Deputados se manifestam
Parlamentares que assinaram as propostas elaboradas pela Contag adotaram o mesmo tom. O senador Humberto Costa (PT-PE) disse que apresentou os textos na condição de líder da bancada. O ex-senador Jean Paul Prates (PT-RN) alegou que a MP não combatia fraudes, mas dificultava o acesso aos benefícios. Segundo ele, as emendas tinham o objetivo de proteger sindicatos honestos.


O deputado Zé Neto (PT-BA) também se manifestou. Declarou que suas emendas foram elaboradas para defender sindicatos e associações representativas dos trabalhadores rurais. Afirmou que nenhuma delas tratava de convênios para descontos associativos e negou qualquer relação com as fraudes.

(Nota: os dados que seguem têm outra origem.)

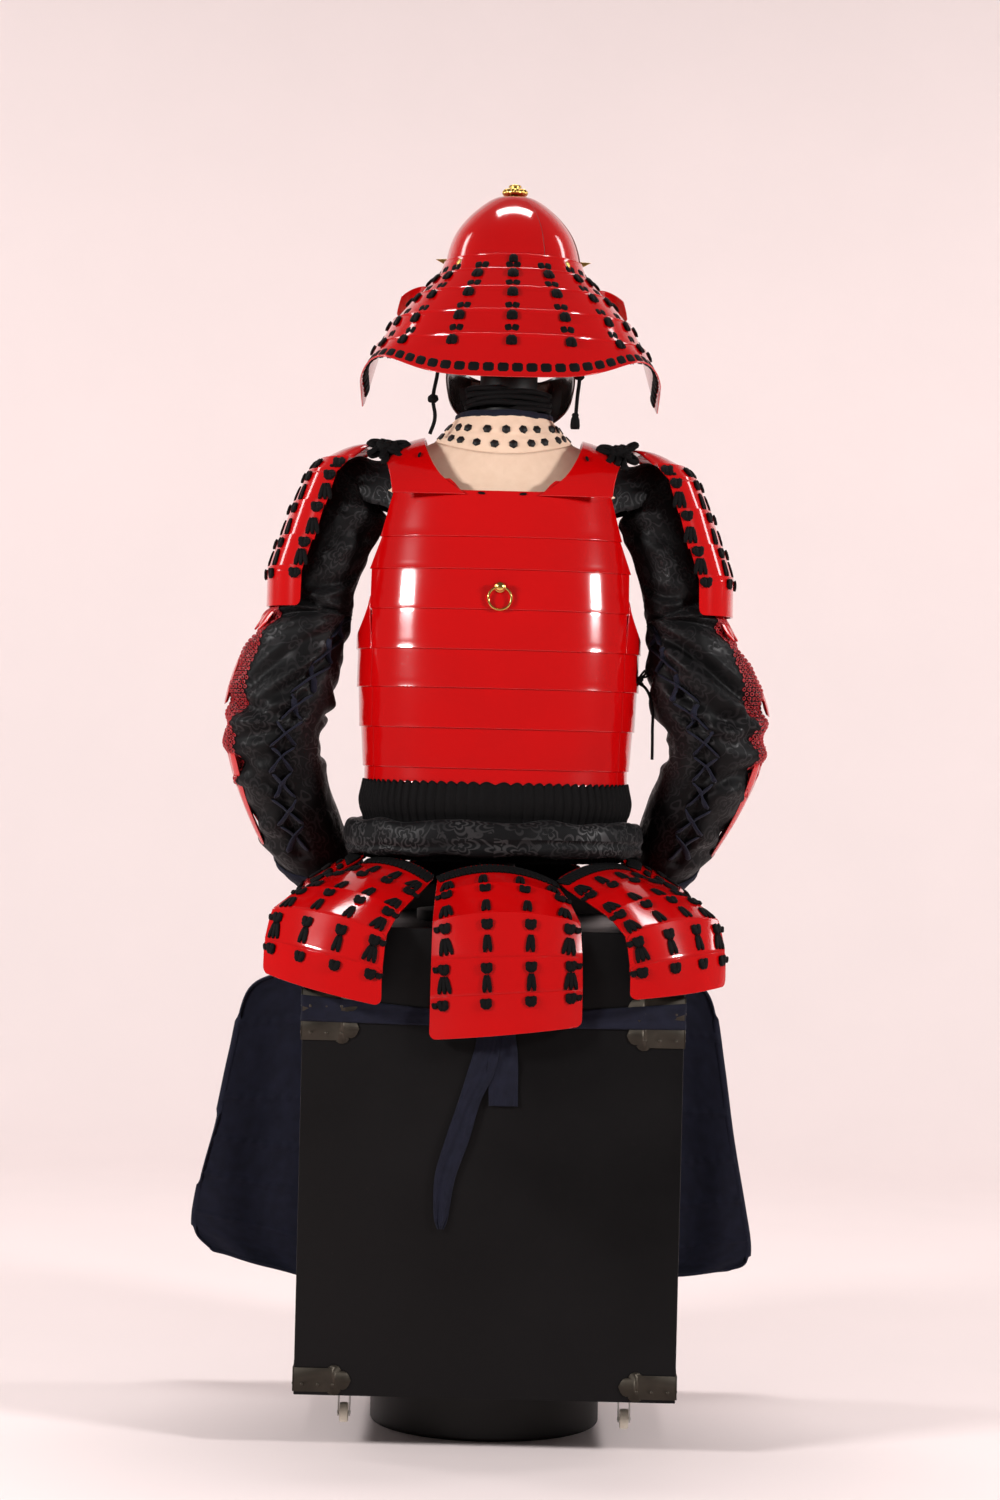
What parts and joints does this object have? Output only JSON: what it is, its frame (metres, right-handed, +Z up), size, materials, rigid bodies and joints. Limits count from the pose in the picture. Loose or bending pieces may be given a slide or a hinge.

“Nenhuma dessas emendas tem uma linha, uma vírgula com nada relacionado essa questão das fraudes”, disse o parlamentar ao portal Metrópoles. “Até porque em nenhum deles se falta do aspecto do convênio com descontos. E eu jamais faria algo parecido. E eu fui em defesa das instituições, dos sindicatos.”
A deputada federal Jandira Feghali (Psol-RJ) disse que recebeu as propostas da Contag como faz com qualquer entidade de representação. Afirmou ainda que seu gabinete avalia todas as demandas que chegam e negou que permita que terceiros redijam proposições em seu nome.
O deputado João Carlos Bacelar (PL-BA) também apareceu entre os que apresentaram emendas com metadados vinculados à Contag. Ele negou qualquer relação com a entidade e disse não saber como seu nome foi vinculado às propostas.